**Problem to solve**
Check every line below for the string "joints", and copy the lines that contain it.

- - -

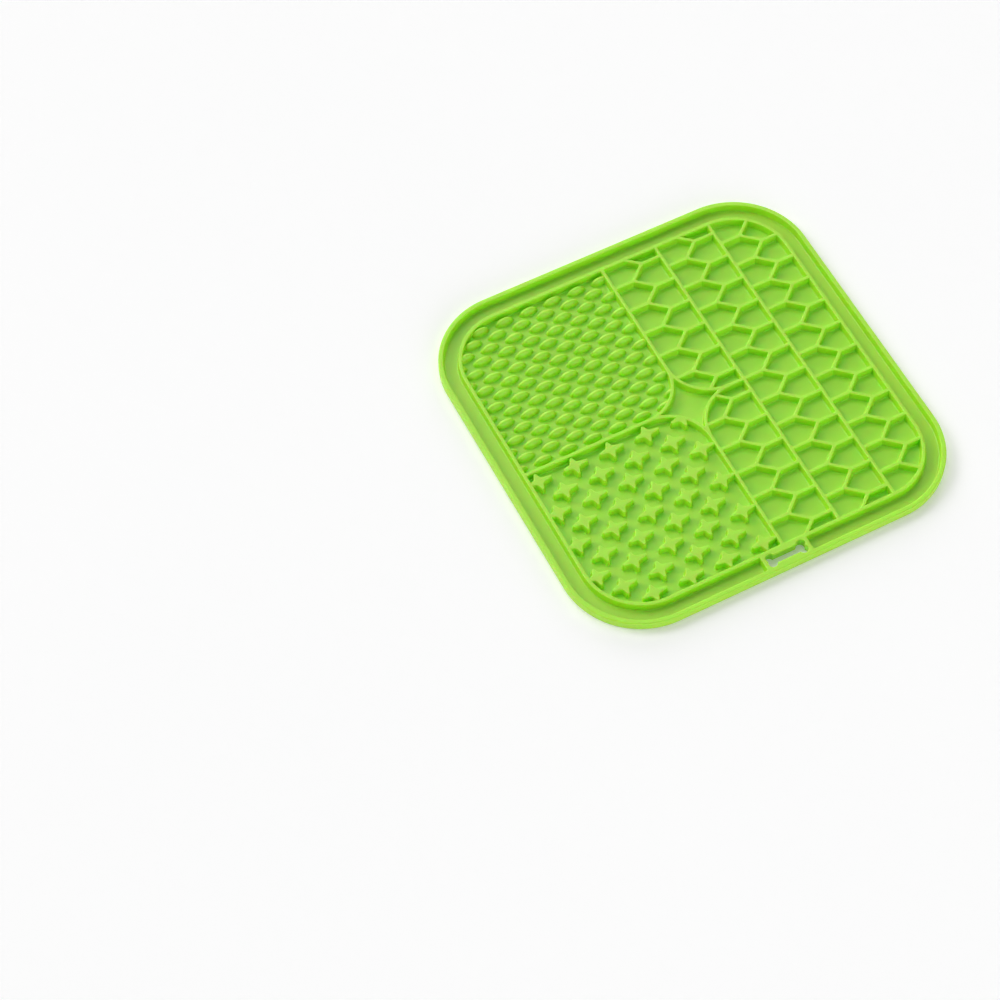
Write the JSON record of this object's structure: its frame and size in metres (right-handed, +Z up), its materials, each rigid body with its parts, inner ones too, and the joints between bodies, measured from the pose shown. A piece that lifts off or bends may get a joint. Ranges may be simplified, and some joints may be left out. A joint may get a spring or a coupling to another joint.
{
  "type": "lick mat",
  "caption": "Square moulded silicone lick mat with a raised rim and moat, a field of oval domes, a field of star studs, zigzag cell columns and a bone-shaped hanging hole.",
  "frame": {"origin": "middle of the underside", "axes": "+Z up out of the relief, +X towards the columns of zigzag cells, -Y towards the hanging hole"},
  "size_m": [0.2, 0.2, 0.0052],
  "materials": {
    "silicone": "semi-matte moulded lime green silicone"
  },
  "bodies": {
    "root": {"mat": "silicone", "hang_strip": "silicone"}
  },
  "joints": []
}
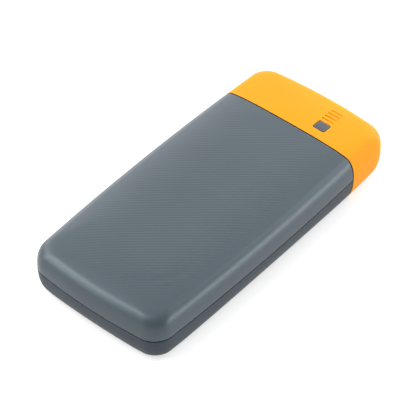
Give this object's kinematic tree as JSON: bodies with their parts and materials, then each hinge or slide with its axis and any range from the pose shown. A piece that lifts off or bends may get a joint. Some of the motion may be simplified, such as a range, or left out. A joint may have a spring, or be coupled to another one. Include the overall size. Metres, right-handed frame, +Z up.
{
  "type": "power bank",
  "caption": "Flat power bank: slate-grey half shells over pouch cells, an orange end cap with USB sockets in its end face, and a check button and bar-type charge gauge on top.",
  "frame": {"origin": "centre of the underside's bounding rectangle, on the surface the power bank lies on", "axes": "+Z up through the thickness, +Y along the body towards the end with the ports, +X across the body towards the side nearest the button and gauge"},
  "size_m": [0.08, 0.1679, 0.0264],
  "materials": {
    "slate_shell": "matte",
    "dark_shell": "matte",
    "orange_cap": "satin",
    "button_grey": "matte",
    "amber_guide": "satin",
    "black_plastic": "matte",
    "contact_plastic": "satin",
    "port_steel": "satin",
    "switch_steel": "satin",
    "board_laminate": "satin",
    "chip_epoxy": "matte",
    "fuse_ceramic": "matte",
    "ferrite": "matte",
    "can_aluminium": "satin",
    "lamp_lens": "satin",
    "pouch_foil": "satin",
    "nickel_strip": "satin",
    "red_silicone": "matte",
    "black_silicone": "matte",
    "grey_foam": "matte"
  },
  "bodies": {
    "casing": {"upper_shell": "slate_shell", "lower_shell": "dark_shell", "end_cap": "orange_cap", "board_carrier": "black_plastic", "gauge_light_guide": "amber_guide", "gauge_baffle": "black_plastic", "gauge_led_1": "lamp_lens", "gauge_led_2": "lamp_lens", "gauge_led_3": "lamp_lens", "gauge_led_4": "lamp_lens", "switch_body": "switch_steel", "circuit_board": "board_laminate", "board_screw_1": "port_steel", "board_screw_2": "port_steel", "board_screw_3": "port_steel", "board_screw_4": "port_steel", "charge_controller": "chip_epoxy", "port_controller": "chip_epoxy", "mosfet_1": "chip_epoxy", "mosfet_2": "chip_epoxy", "board_fuse": "fuse_ceramic", "inductor_1": "ferrite", "inductor_2": "ferrite", "capacitor_1": "can_aluminium", "capacitor_2": "can_aluminium", "usb_a_shell_1": "port_steel", "usb_a_tongue_1": "contact_plastic", "usb_a_shell_2": "port_steel", "usb_a_tongue_2": "contact_plastic", "usb_c_shell": "port_steel", "usb_c_tongue": "black_plastic", "battery_cell_lower": "pouch_foil", "battery_cell_upper": "pouch_foil", "positive_busbar": "nickel_strip", "negative_busbar": "nickel_strip", "positive_lead": "red_silicone", "negative_lead": "black_silicone", "thermistor": "chip_epoxy", "thermistor_lead": "black_silicone", "joint_seal": "black_silicone", "cell_base_tape": "grey_foam", "cell_middle_tape": "grey_foam", "cell_top_foam": "grey_foam", "cell_end_pad": "grey_foam"},
    "button": {"status_button": "button_grey"},
    "plunger": {"switch_plunger": "black_plastic"}
  },
  "joints": [
    {"name": "button_press", "type": "slide", "parent": "casing", "child": "button", "axis": [0, 0, -1], "range_m": [0, 0.0005], "stiffness_N_per_m": 1000, "springref_m": -0.0003},
    {"name": "plunger_press", "type": "slide", "parent": "casing", "child": "plunger", "axis": [0, 0, -1], "range_m": [0, 0.00025]}
  ],
  "couplings": [
    {"joint": "plunger_press", "follows": "button_press", "ratio": 0.5}
  ]
}
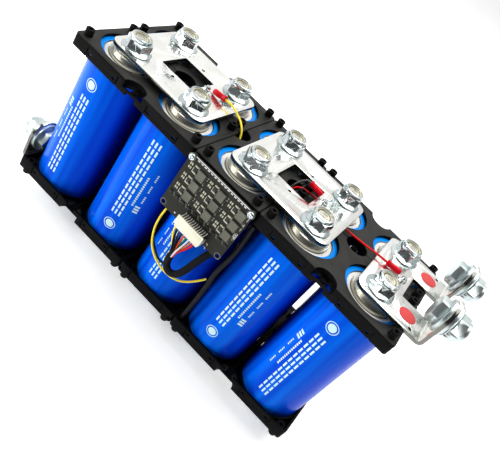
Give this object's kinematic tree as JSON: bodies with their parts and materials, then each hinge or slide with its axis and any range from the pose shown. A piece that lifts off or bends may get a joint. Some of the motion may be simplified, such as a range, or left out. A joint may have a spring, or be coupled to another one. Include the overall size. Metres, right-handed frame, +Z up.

- - -

**Solution to the exercise**
Write the JSON record of this object's structure: its frame and size in metres (right-handed, +Z up), its materials, each rigid body with its parts, inner ones too, and the joints between bodies, measured from the pose shown. A piece that lifts off or bends may get a joint. Ranges may be simplified, and some joints may be left out. A joint may get a spring or a coupling to another joint.
  "joints": []
  "joints": [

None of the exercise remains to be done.